Housing Resources Guide
Business Directory
Published 2009

Created lake to be near New Germany is part of new development concept

By Ivan Raconteur
Staff Writer

New lakeshore property could soon be available in New Germany as part of the Trophy Lake Estates project proposed by developer Grant Hustad.

The concept is a gated community built around three man-made lakes designed for water sports enthusiasts.

The New Germany project is planned for a 160-acre parcel on the west side of Carver County Road 33, between the City of New Germany and Highway 7.

Hustad has built three similar projects in Minnesota, at Glenwood, Pine Island, and Chisago County.

The New Germany project will include three 2,300-foot parallel lakes designed for recreational water sports.

The lakes will be separated by a berm that will include an observation area, tennis, basketball, and volleyball courts.

Most areas of the lakes will be about six feet deep, but some parts will be 12 to 14 feet deep to provide fish habitat.

The lakes will be stocked with walleye, bass, and yellow perch. In addition to providing fishing, the development will provide aquaculture, and fish eggs will be harvested by the DNR to be used for stocking other Minnesota lakes.

The lakes in the Trophy Lake projects are designed to provide the optimum conditions for water skiing, and the homeowners association will provide power boats.

Hustad said only one power boat will be operated at a time, and to minimize noise, only the quietest boats available will be used. No Jet Skis will be allowed on the lakes.

The Trophy Lake projects are located in areas where water naturally collects, and Hustad said they benefit the community by providing stormwater retention.

All roads within the gated community will be private, and lake access will be limited to residents.

Hustad said lake lots within the development will sell for about $200,000. Home designs must be approved by an architectural review committee, and houses are expected to cost a minimum of $250,000, with some homes in Trophy Lakes projects costing up to $1 million.
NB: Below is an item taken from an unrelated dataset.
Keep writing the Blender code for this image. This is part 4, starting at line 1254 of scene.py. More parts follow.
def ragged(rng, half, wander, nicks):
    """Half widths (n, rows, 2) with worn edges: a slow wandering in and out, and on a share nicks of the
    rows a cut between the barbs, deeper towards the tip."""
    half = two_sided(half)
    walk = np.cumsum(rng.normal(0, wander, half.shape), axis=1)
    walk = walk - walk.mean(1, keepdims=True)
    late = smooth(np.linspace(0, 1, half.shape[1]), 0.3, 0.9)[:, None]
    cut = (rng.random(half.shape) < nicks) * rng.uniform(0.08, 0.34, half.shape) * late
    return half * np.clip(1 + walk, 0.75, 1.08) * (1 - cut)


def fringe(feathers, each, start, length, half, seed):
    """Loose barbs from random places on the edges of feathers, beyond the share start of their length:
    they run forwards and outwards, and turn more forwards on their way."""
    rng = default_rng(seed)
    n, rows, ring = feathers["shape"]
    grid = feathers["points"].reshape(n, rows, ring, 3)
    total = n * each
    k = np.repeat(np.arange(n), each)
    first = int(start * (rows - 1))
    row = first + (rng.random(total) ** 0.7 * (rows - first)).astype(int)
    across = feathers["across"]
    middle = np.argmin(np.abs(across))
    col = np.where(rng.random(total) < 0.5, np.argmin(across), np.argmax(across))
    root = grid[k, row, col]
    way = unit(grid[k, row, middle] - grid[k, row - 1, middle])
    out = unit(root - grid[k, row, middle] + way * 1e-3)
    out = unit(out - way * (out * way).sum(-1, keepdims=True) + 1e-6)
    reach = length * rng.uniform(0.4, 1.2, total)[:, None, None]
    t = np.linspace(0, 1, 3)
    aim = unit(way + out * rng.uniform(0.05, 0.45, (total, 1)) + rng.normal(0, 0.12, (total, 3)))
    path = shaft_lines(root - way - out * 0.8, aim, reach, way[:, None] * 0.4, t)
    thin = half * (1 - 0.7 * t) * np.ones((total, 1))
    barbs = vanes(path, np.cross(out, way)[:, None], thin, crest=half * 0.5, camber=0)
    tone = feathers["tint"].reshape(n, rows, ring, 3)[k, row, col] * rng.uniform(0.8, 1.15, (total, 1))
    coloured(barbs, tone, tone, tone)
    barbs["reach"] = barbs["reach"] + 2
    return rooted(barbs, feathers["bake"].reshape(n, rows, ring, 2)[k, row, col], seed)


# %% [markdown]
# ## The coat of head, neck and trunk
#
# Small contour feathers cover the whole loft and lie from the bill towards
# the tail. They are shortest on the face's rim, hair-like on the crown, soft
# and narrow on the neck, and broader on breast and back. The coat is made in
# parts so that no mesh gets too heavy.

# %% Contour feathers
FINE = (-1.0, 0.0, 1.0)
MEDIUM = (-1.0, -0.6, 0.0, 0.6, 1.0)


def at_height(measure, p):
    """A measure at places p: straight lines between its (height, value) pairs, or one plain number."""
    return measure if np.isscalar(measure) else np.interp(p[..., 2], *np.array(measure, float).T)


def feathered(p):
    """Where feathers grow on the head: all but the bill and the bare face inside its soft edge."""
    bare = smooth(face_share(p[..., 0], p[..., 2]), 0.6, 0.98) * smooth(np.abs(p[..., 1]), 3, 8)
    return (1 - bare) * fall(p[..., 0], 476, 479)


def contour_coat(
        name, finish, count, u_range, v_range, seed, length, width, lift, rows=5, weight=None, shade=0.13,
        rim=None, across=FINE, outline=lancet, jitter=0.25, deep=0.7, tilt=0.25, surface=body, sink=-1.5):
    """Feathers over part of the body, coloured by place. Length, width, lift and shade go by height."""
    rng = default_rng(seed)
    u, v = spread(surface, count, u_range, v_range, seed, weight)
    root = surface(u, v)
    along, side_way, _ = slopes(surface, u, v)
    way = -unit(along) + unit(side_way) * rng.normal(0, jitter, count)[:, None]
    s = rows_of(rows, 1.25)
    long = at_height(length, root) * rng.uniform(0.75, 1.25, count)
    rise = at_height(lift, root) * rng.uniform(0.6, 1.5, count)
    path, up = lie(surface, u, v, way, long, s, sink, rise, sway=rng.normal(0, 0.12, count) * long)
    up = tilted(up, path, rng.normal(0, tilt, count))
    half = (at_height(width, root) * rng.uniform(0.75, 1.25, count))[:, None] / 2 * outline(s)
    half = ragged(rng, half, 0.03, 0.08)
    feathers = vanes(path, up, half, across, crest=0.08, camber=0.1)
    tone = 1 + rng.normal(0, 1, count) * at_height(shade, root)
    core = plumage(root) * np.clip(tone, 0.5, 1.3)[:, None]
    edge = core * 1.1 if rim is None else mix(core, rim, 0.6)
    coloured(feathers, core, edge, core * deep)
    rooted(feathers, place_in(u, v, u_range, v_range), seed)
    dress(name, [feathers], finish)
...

“This type of community is unique,” Hustad commented. “The lower density attracts a more upscale resident.”

Hustad has been working with New Germany and with Hollywood Township to get the property annexed into the city, which will be required in order for the property to connect to city sewer and water.

The property is in agricultural preserve until February 2009, but work on the site could begin as early as this spring.